Par exemple, le règlement européen du 24 juin 2013 concernant les mesures relatives à la notification des violations de données à caractère personnel [4] impose aux opérateurs de communications électroniques de notifier la CNIL dans les 24h de la violation puis dans les 4 jours lui adresser un ensemble d’informations à ce sujet [5]. Ces délais sont impératifs.
Souhaitons la même efficacité pour le projet de règlement européen sur la protection des données [6]  qui est prévu pour la fin de l’année 2013.
Mais, le règlement comporte également des inconvénients. Le principal s’illustre au travers du projet de règlement européen sur l'identification électronique et les services de confiance pour les transactions électroniques au sein du marché intérieur [7]. Ce règlement, par son manque de précision et par ses nombreux renvois aux actes délégués et d’exécution [8], présage un certain nivellement par le bas au niveau des exigences de sécurité [9]. En effet, l’objectif principal affiché du règlement est la restriction des obstacles au développement du marché européen en la matière.  La sécurité, souvent vue comme un centre de coûts, pourrait donc représenter un obstacle majeur.

Cette hypothèse mise à part, l’action européenne se voit plébiscitée dans le domaine de la fiscalité du numérique.
Dans son rapport d’information « l'Union européenne, colonie du monde numérique ? », la sénatrice Mme Catherine MORIN-DESAILLY  invite « la Commission européenne à proposer la création d’un impôt numérique européen destiné à contribuer au financement des réseaux de nouvelle génération et à celui de la création, neutre à l’égard des modèles d’affaires, visant une matière imposable qui soit au cœur de l’économie numérique et non délocalisable et enfin propice au développement du numérique et à l’innovation» [10].
Ce rapport insiste bien sur la création d’un impôt européen malgré le fait que la souveraineté fiscale est en principe nationale.

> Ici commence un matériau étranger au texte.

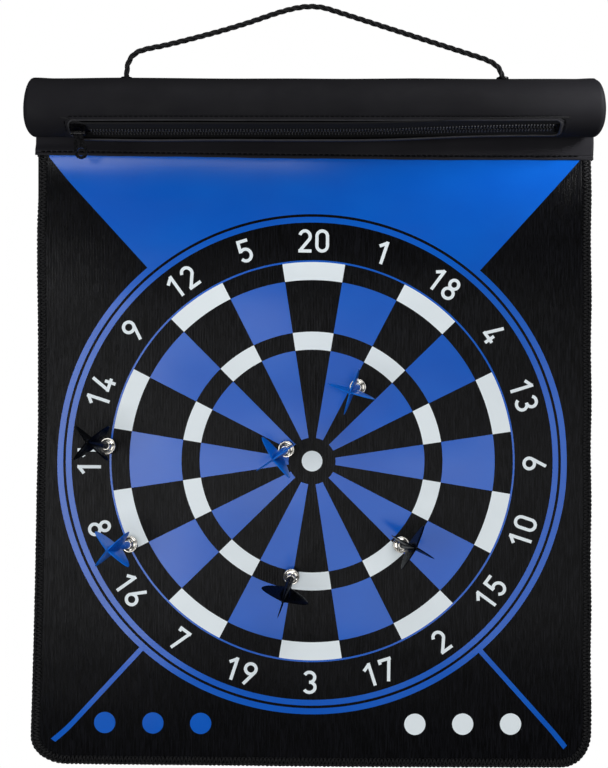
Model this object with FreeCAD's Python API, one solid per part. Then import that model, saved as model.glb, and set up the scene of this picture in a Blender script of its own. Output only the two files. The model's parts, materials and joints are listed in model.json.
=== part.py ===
import FreeCAD, Part
import math
import os

# A magnetic dartboard that hangs on a wall by a cord.
#
# The board is a flexible magnetic sheet with a printed cloth face and an overlocked edge.
# Its top edge is sewn into a leather-cloth header, which hangs from a round zipped pouch.
# Six darts with magnet tips stand on the face, and they are kept in the pouch when not in use.
#
# All sizes are in millimetres.  The origin is where the nail holds the cord, under the cord's
# highest point.  +X is to the right of a person who looks at the face, +Y goes into the wall
# and +Z is up.

V = FreeCAD.Vector
X_AXIS = V(1, 0, 0)
Y_AXIS = V(0, 1, 0)
Z_AXIS = V(0, 0, 1)

# ---------------------------------------------------------------- driving dimensions

WALL_Y = 4.0                 # the plane of the wall that the object hangs against

# The pouch is a round tube of leather cloth, tangent to the wall plane at its back.
TUBE_R = 18.5
TUBE_Y = WALL_Y - TUBE_R
TUBE_Z = -69.6
TUBE_HALF = 181.0            # half the tube's length, without its domed ends
TUBE_WALL = 1.2
END_DOME = 6.0               # how far each end cap bulges out of the tube
END_WALL = 1.4
END_STRAIGHT = 0.6
END_CORNER_H = 2.9           # how far the cap's round corner is out where it is 1.9 in from the wall
END_SHOULDER = 6.3           # from the tube's wall in to where the cap's dome starts
END_SAG = 1.25
STIFFENER_T = 0.8

# The zip.  Angles are round the tube, from straight out at the front towards its underside.
ZIP_ANGLE = 60.0
WINDOW_TOP = 38.0
WINDOW_BOTTOM = 82.0
WINDOW_LEFT = -157.0
WINDOW_RIGHT = 157.5
BINDING_W = 4.0              # width of the folded edge round the window, in degrees
BINDING_T = 0.55
TAPE_TOP = 30.0
TAPE_BOTTOM = 90.0
TAPE_T = 0.6
TEETH_LEFT = -144.0
TEETH_RIGHT = 154.0
TOOTH_PITCH = 2.0
TOOTH_W = 1.15
TOOTH_ROOT = 3.0             # from the middle of the zip to the back of a row of teeth
TOOTH_BEAD = 2.1
TOOTH_TIP = 0.7
TOOTH_LOW = 15.9             # distances from the tube's axis
TOOTH_HIGH = 17.7
STOP_HIGH = 16.9             # the stops past the slider lie under the leather cloth

# The slider and its pull tab, at the closed end of the zip.
SLIDER_X = -151.0
SLIDER_L = 11.0
SLIDER_HALF_W = 4.6
SLIDER_UNDER_HALF_W = 4.2
SLIDER_TOP_LOW = TOOTH_HIGH + 0.35
SLIDER_TOP_T = 1.4
SLIDER_UNDER_HIGH = TOOTH_LOW - 0.4
SLIDER_UNDER_T = 1.3
SLIDER_WEB_T = 0.7
CROWN_BAR_R = 0.9
CROWN_BAR_H = 2.3            # from the slider's top to the middle of the bar
CROWN_GAP_HALF = 3.2
CROWN_LEG = 1.4
TAB_EYE_CLEARANCE = 0.08
TAB_EYE_R = 1.7
TAB_EYE_HALF = 2.6
TAB_T = 1.2
TAB_NECK_HALF = 2.9
TAB_END_R = 4.4
TAB_LEAN = 2.0               # how far the tab's end has been bent to the right
TAB_LENGTH = 16.6
TAB_HOLE_R = 2.6

# The board hangs from the neck, and folds about a line across the neck.
FACE_Y = 1.6
FACE_T = 0.5
BACKING_T = 0.5
BOARD_HALF = 183.3
BOARD_BOTTOM = -500.8
BOARD_CORNER_R = 17.0
FOLD_Y = 2.3
FOLD_Z = -92.5
FOLD_GAP = 1.5
NECK_FRONT = 0.6
NECK_TOP = -78.0
NECK_THICK_BOTTOM = -88.0
NECK_HALF = 184.0
NECK_TONGUE_HALF_T = 0.9
HEADER_BOTTOM = -98.9
HEADER_T = 0.9
OVERLOCK_W = 5.0             # width of the edge's band on the face
OVERLOCK_OUT = 0.7
OVERLOCK_T = 0.5
STITCH_Z = -96.5
STITCH_L = 2.7
STITCH_PITCH = 3.6
STITCH_W = 0.7
STITCH_T = 0.35

# The hanging cord.
CORD_R = 1.65
EYELET_X = (-121.8, 122.2)
EYELET_R = 3.9
EYELET_BARREL_R = 2.5
EYELET_BORE_R = 1.75
EYELET_TOP = -50.1
EYELET_BOTTOM = -54.4
CORD_END_Z = -54.6
KNOT_R = 3.7
KNOT_H = 6.0

# The cord's route, from the stopper knot at the left to the one at the right.
CORD_ROUTE = [
    (-121.8, -14.5, -54.6),
    (-121.8, -14.5, -47.8),
    (-121.2, -14.1, -40.2),
    (-117.0, -13.1, -33.5),
    (-108.6, -12.0, -29.9),
    (-95.5, -10.4, -27.5),
    (-16.0, -0.9, 0.2),
    (2.0, 0.0, 2.42),
    (17.0, -1.0, -2.7),
    (104.0, -10.4, -33.9),
    (113.2, -11.9, -37.8),
    (119.4, -13.2, -42.0),
    (122.2, -14.45, -48.2),
    (122.2, -14.5, -54.6),
]
ROUTE_ARC_SHARE = 0.45       # each arc starts this share of the shorter run before its corner

# The darts.  Lengths run along a dart, from the middle of its domed magnet.
MAGNET_R = 4.6
MAGNET_DOME_R = 14.0
MAGNET_H = 3.0
MAGNET_GAP = 0.3             # between the magnet and the face
CUP_R = 5.1
CUP_FRONT = 1.1
CUP_SHOULDER = 3.6
CUP_NECK_R = 3.0
CUP_NECK = 5.6
CUP_RING_R = 2.9
CUP_BACK = 8.2
BARREL_R = 2.35
BARREL_WAIST_R = 1.9
BARREL_END = 24.0
FLIGHT_FRONT = 19.0
FLIGHT_TIP = 36.0
FLIGHT_TIP_R = 15.4
FLIGHT_END = 45.0
FLIGHT_HUB_R = 1.5
FIN_T = 0.6
FIN_COUNT = 4
DART_REACH = 42.0            # how far out the lean of each dart is given at

# name: (x and z on the face, lean in x and z at DART_REACH, turn of the fins in degrees)
DARTS = {
    "dart_1": (27.1, -251.7, -7.4, -3.7, -28.5),
    "dart_2": (-20.4, -292.9, -8.1, -4.4, 23.0),
    "dart_3": (-123.9, -354.1, -7.8, 2.2, 35.5),
    "dart_4": (59.0, -353.9, 6.0, 4.3, -20.0),
    "dart_5": (-16.3, -378.2, -5.0, -8.4, -25.5),
    "dart_6": (-137.9, -288.6, -5.7, 5.0, 37.0),
}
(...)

Cette proposition a été renforcée par l’avis du 10 septembre 2013 du Conseil national du numérique [11] qui rejette également l’idée d’une fiscalité nationale du numérique. En effet, il s’oppose à l’adoption d’une taxe nationale destinée aux entreprises du numérique calculée sur la base du volume des données personnelles qu’elles exploitent et collectent. Il conseille de « déployer, à l’initiative de la France et ses partenaires, une politique industrielle européenne du numérique qui permette de cultiver l’écosystème des entreprises ». Ces recommandations devraient prises en compte dans le cadre du projet de loi de finances pour 2014.

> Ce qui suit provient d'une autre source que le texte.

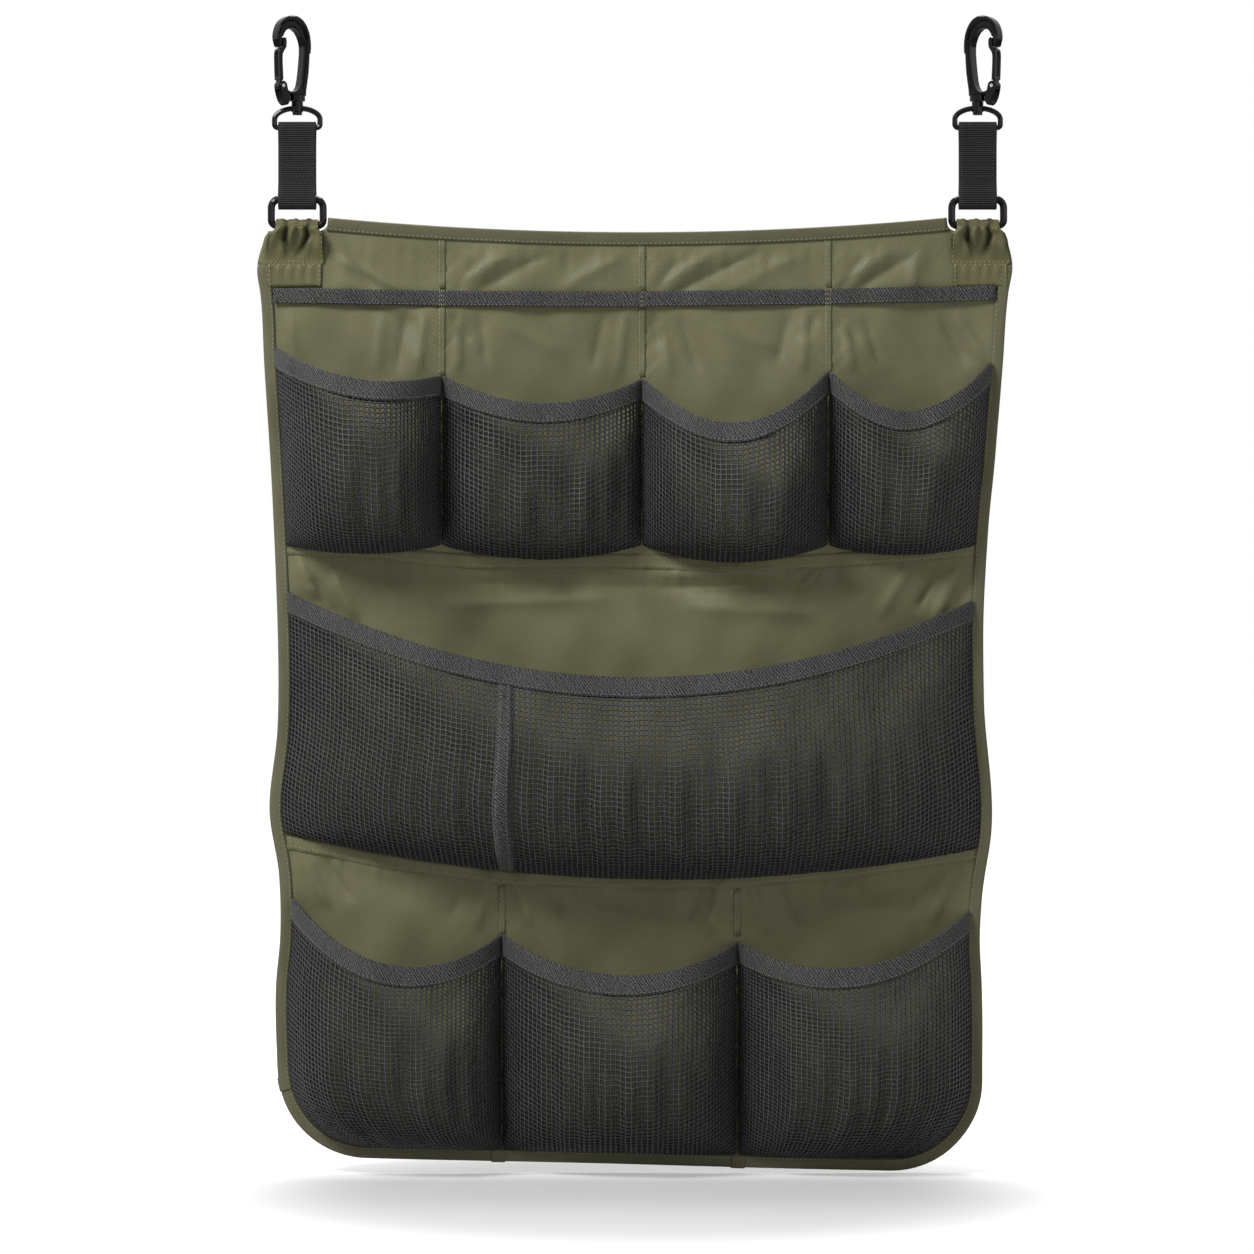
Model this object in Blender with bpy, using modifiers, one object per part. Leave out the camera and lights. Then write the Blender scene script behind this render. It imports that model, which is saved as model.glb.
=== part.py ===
"""Hanging tent organizer: a bound nylon panel with three rows of net pockets on two swivel hooks.

Metres, +Z up, front towards -Y. The origin lies midway between the two hooks, at the height
where they bear on what they hang from. Run it in Blender 4.5.
"""
import math

import bmesh
import bpy
import numpy as np
from mathutils import Matrix, Vector

# Clearances between touching pieces
GAP = 0.0004             # cloth on cloth
BINDING_GAP = 0.0006     # inside tape that is folded over an edge
RUNNING_GAP = 0.0003     # pins and posts in their bores
LOOP_GAP = 0.00045       # webbing and tabs round a bar

# Swivel hook, in the hook's own plane: x runs from the gate to the spine
HOOK_THICKNESS = 0.008
HOOK_EDGE_ROUND = 0.0008
HOOK_TURN = math.radians(35)      # how far each gate is turned towards the front
GROOVE_RADIUS = 0.0015            # groove down each face of the hook
GROOVE_DEPTH = 0.0010
PIN_X = -0.0126
PIN_Z = -0.0386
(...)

Cette volonté de pousser l’Union européenne à créer des impôts est significative de la période de crise économique dans lequel nous nous trouvons et où la création de nouveaux impôts est difficile à faire accepter à l’opinion publique.  Mais au-delà, il s’agit d’un exemple que l’action commune européenne est motrice et a toujours en bel avenir, notamment en droit de la SSI.


[1] La directive 2013/40/UE du Parlement européen et du Conseil du 12 août 2013 relative aux attaques contre les systèmes d’information et remplaçant la décision-cadre 2005/222/JAI du Conseil.
[2] Le même regret peut être exprimé concernant le projet de la directive SRI (sécurité des réseaux et de l’information).
[3]Cf  article du 1er août 2013 « Le droit de la SSI, quelles sanctions ? ».
[4] Le règlement européen 611/2013 du 24 juin 2013 concernant les mesures relatives à la notification des violations de données à caractère personnel en vertu de la directive 2002/58/CE du Parlement européen et du Conseil sur la vie privée et les communications électroniques est entré en vigueur le 25 août 2013.
[5] Dans les 4 jours, les opérateurs doivent adresser à la CNIL les informations suivantes : date et heure de l’incident et de sa constatation, circonstances de la violation, nature et teneur des données concernées, mesures techniques et organisationnelles appliquées, recours à d’autres fournisseurs pour fournir le service, résumé de l’incident à l’origine de la violation, nombre d’abonnés ou de particuliers concernés, conséquences et préjudices potentiels pour les abonnés ou particulier, mesures techniques et organisationnelles prises par le fournisseur pour atténuer les préjudices potentiels, contenu de l’information des personnes concernées, moyens de communication utilisés, nombre d’abonnés ou de particuliers informés, violation de données à caractère personnel concernant des abonnés ou des particuliers dans d’autres Etats membres, notification à d’autres autorités nationales compétentes.
[6] Proposition 2012/0011 du 25 janvier 2012 de règlement européen et du Conseil relatif à la protection des personnes physiques à l’égard du traitement des données à caractère personnel et à la libre circulation des données.
[7] Cette proposition de règlement date du 4 juin 2013.
[8] Les actes délégués et d’exécution sont des actes non législatifs de portée générale qui complètent ou modifient certains éléments non essentiels de l'acte législatif mais sont maîtrisés uniquement par la Commission européenne.
[9] En matière d’identification électronique et de services e confiance pour les transactions électroniques, les exigences de sécurité françaises sont celles du Référentiel Général de Sécurité.
[10] Proposition n°15 du rapport d’information fait au nom de la commission des affaires européennes sur l'Union européenne, colonie du monde numérique? par Mme Catherine MORIN-DESAILLY, Sénatrice, enregistré à la présidence du Sénat le 20mars 2013.
[11] Concertation sur la fiscalité du numérique-Avis n° 2013-3 du Conseil national du numérique remis à Bercy le 10 septembre 2013.